<<<<

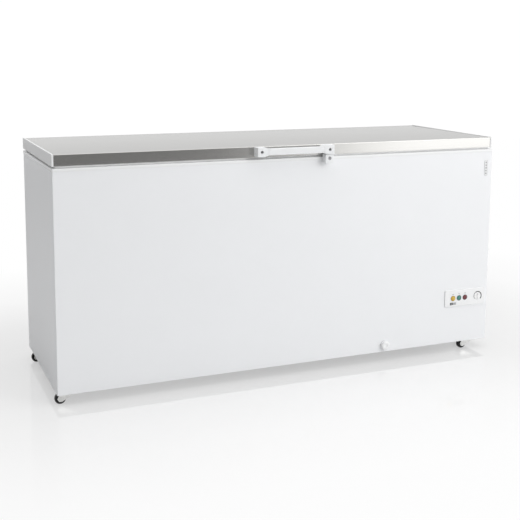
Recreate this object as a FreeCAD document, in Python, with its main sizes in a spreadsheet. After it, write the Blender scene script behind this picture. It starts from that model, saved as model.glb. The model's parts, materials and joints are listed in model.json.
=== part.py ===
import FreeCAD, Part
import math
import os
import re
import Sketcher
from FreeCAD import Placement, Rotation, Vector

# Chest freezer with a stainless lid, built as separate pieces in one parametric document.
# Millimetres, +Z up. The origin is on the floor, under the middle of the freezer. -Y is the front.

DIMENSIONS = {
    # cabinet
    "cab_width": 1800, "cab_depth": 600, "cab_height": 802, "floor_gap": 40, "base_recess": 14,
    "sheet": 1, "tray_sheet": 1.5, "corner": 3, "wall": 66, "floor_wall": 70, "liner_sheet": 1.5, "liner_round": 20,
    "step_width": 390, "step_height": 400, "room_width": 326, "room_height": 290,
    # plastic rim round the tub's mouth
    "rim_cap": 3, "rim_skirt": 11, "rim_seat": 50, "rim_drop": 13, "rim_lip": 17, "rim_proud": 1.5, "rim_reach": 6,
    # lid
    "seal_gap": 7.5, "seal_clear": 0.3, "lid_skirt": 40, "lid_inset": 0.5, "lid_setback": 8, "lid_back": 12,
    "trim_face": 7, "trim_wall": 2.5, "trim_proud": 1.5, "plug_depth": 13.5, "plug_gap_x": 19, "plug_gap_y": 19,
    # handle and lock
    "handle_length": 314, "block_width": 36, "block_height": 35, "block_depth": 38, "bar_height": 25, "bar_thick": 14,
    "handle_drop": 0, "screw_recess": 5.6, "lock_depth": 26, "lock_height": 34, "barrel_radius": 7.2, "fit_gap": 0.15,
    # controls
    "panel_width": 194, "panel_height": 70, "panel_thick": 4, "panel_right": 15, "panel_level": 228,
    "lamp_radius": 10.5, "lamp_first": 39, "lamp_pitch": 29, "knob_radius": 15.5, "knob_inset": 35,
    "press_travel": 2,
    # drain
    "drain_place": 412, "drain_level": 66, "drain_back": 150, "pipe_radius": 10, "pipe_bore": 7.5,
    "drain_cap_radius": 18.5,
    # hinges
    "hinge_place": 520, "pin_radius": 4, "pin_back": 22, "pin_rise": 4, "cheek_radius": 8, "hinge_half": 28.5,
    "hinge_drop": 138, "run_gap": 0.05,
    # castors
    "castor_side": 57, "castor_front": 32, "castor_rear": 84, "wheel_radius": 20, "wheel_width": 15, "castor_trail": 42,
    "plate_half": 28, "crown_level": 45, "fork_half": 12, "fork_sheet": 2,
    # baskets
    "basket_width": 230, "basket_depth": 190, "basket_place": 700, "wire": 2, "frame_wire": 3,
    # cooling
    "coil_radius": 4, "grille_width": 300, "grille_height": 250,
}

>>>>
<<<<

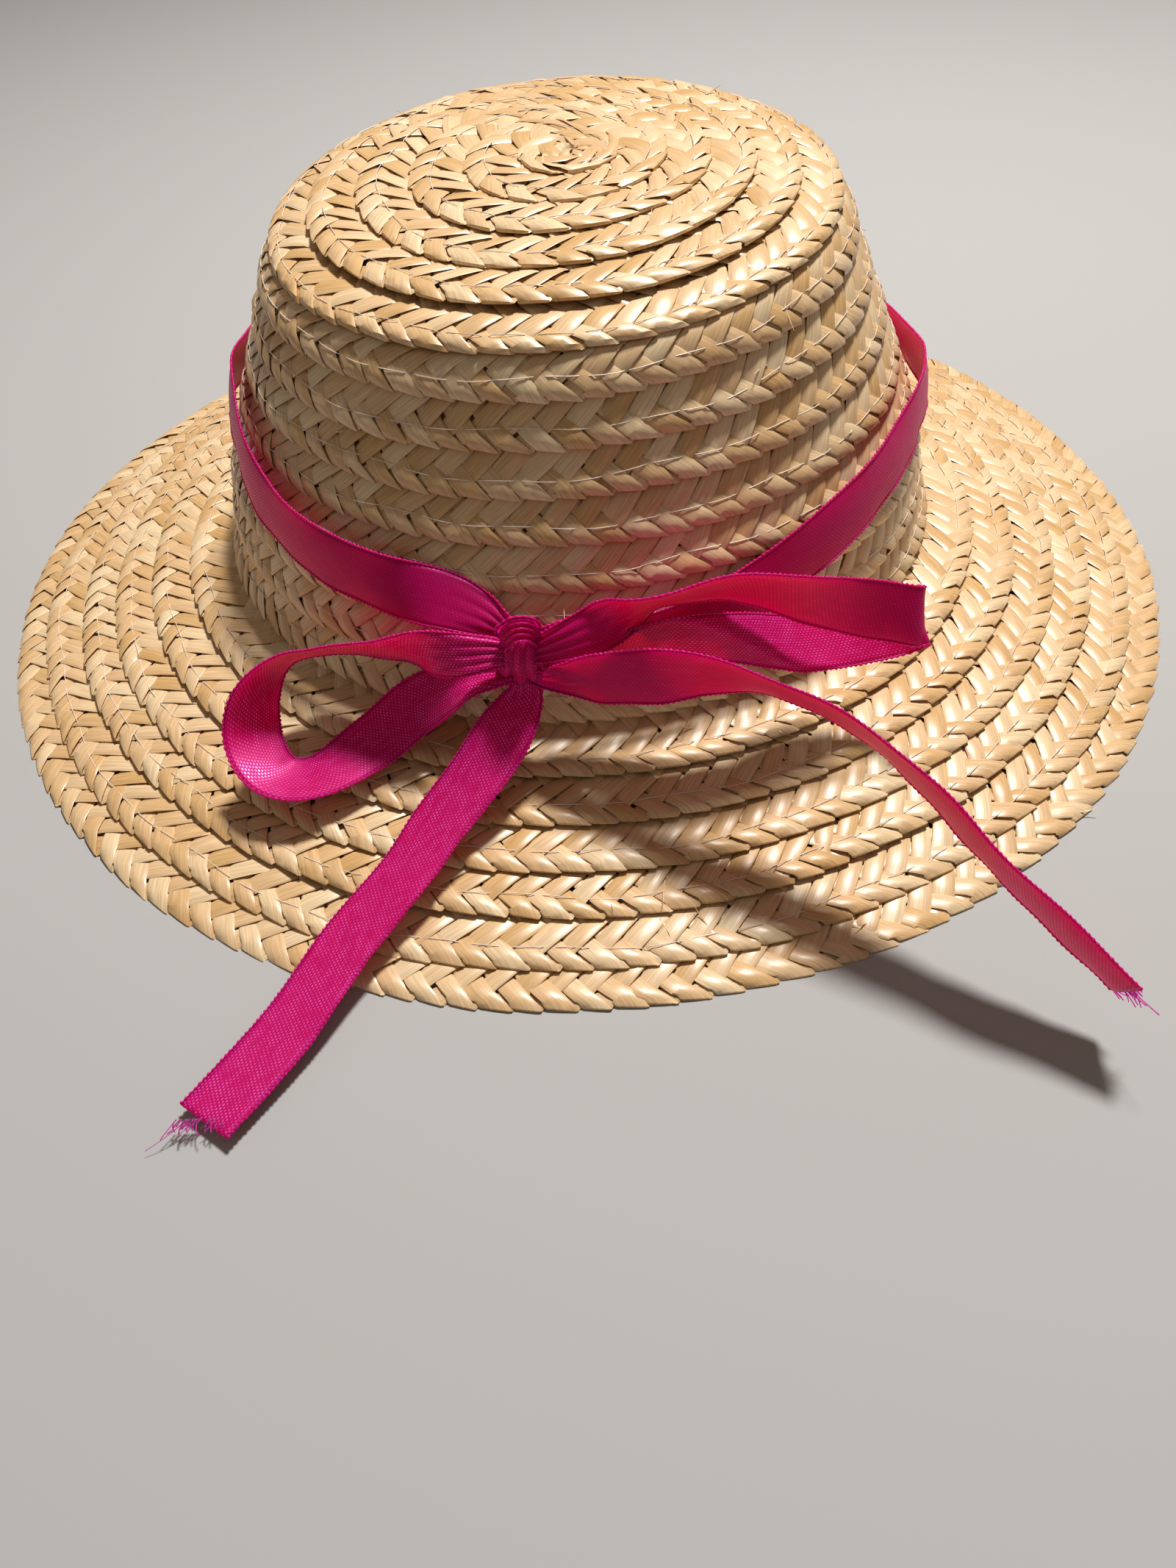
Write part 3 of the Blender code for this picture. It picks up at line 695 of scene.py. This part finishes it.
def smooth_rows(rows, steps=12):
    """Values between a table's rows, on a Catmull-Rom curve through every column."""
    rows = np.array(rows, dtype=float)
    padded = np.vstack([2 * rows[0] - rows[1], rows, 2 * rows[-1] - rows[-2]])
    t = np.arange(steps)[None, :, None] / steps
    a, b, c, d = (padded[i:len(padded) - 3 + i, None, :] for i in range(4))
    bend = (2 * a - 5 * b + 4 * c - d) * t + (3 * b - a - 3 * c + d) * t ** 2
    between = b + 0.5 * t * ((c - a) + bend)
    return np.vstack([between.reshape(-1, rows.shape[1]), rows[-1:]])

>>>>

**STATED EXERCISE:** Set down exactly the lines from the line that contains "Write part 3" to the line that contains "np.vstack([between.reshape(-1, rows.shape[1]), rows[-1:]])", both lines included, and nothing more.

**EXERCISE SOLUTION:**
Write part 3 of the Blender code for this picture. It picks up at line 695 of scene.py. This part finishes it.
def smooth_rows(rows, steps=12):
    """Values between a table's rows, on a Catmull-Rom curve through every column."""
    rows = np.array(rows, dtype=float)
    padded = np.vstack([2 * rows[0] - rows[1], rows, 2 * rows[-1] - rows[-2]])
    t = np.arange(steps)[None, :, None] / steps
    a, b, c, d = (padded[i:len(padded) - 3 + i, None, :] for i in range(4))
    bend = (2 * a - 5 * b + 4 * c - d) * t + (3 * b - a - 3 * c + d) * t ** 2
    between = b + 0.5 * t * ((c - a) + bend)
    return np.vstack([between.reshape(-1, rows.shape[1]), rows[-1:]])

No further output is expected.